Hermans dan Huisman menjelaskan bahwa istilah kodikologi (codicologie) diusulkan oleh seorang ahli bahasa Yunani, Alphonse Dain, dalam kuliah-kuliahnya di Ecole Normale Seprieure, Paris, pada bulan Februari 1944. Akan tetapi istilah ini baru terkenal pada tahun 1949 ketika karyanya, ‘Les Manuscrits’ diterbitkan pertama kali pada tahun tersebut. Dain sendiri mengatakan bahwa kodikologi adalah ilmu mengenai naskah-naskah dan bukan mempelajari apa yang tertulis di dalam naskah. Dain juga menegaskan walaupun kata kodikologi itu baru, ilmu kodikologinya sendiri bukanlah hal yang baru. Selanjutnya Dain juga mengatakan bahwa tugas dan “daerah” kodikologi antara lain ialah sejarah naskah, sejarah koleksi naskah, penelitian mengenai tempat naskah2 yang sebenarnya, masalah penyusunan katalog, penyusunan daftar katalog, perdagangan naskah, dan penggunaan2 naskah itu.
Kodikologi, atau biasa disebut ilmu pernaskahan bertujuan mengetahui segala aspek naskah yang diteliti. Aspek-aspek tersebut adalah aspek di luar isi kandungan naskah tentunya.
Nah, analisis kodikologi ini, sesuai dengan tujuannya tadi, yaitu penyusunan daftar katalog, selanjutnya juga memberi perhatian pada fisik naskah. Kenapa? Karena dalam katalog, biasanya (ga harus memang) terdapat juga deskripsi fisik naskah selain informasi di mana naskah itu berada.

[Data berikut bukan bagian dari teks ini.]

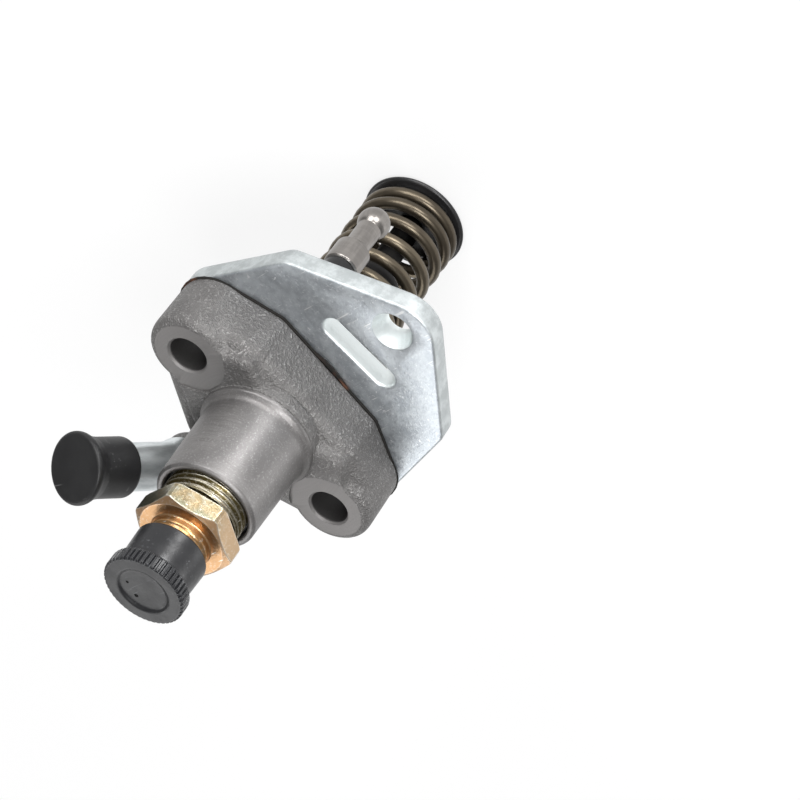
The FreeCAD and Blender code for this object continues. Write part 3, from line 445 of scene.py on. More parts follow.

Pendeskripsian ini berguna untuk membantu para peneliti mengetahui ketersediaan naskah itu sehingga memudahkan penelitian. Maka selain mencari asal-usul dan kejelasan mengenai kapan, bagaimana, dan dari mana naskah tersebut dihasilkan, analisis kodikologi juga berkembang juga pada ada/tidaknya illuminasi dan ilustrasi, jumlah kuras naskah, bentuk jilidannya, sejauh mana kerusakan naskah (robek, terbakar, terpotong, rusak karena pernah terkena cairan, dimakan binatang, berjamur, hancur/patah, dll)–pendeknya segala hal yang bisa diketahui mengenai naskah itu.
Hal awal yang biasanya dilakukan dalam analisis kodikologi adalah menyusuri sejarah naskah. Sejarah naskah kan biasanya didapat dari catatan-catatan di halaman awal/akhir yang ditulis oleh pemilik/penyimpan naskah itu. Nah, untuk fisik naskahnya, yang dilihat adalah panjang, lebar, ketebalan naskah keseluruhan, panjang, lebar, dan jumlah halaman yang digunakan untuk menulis, dan bahan atau media naskah.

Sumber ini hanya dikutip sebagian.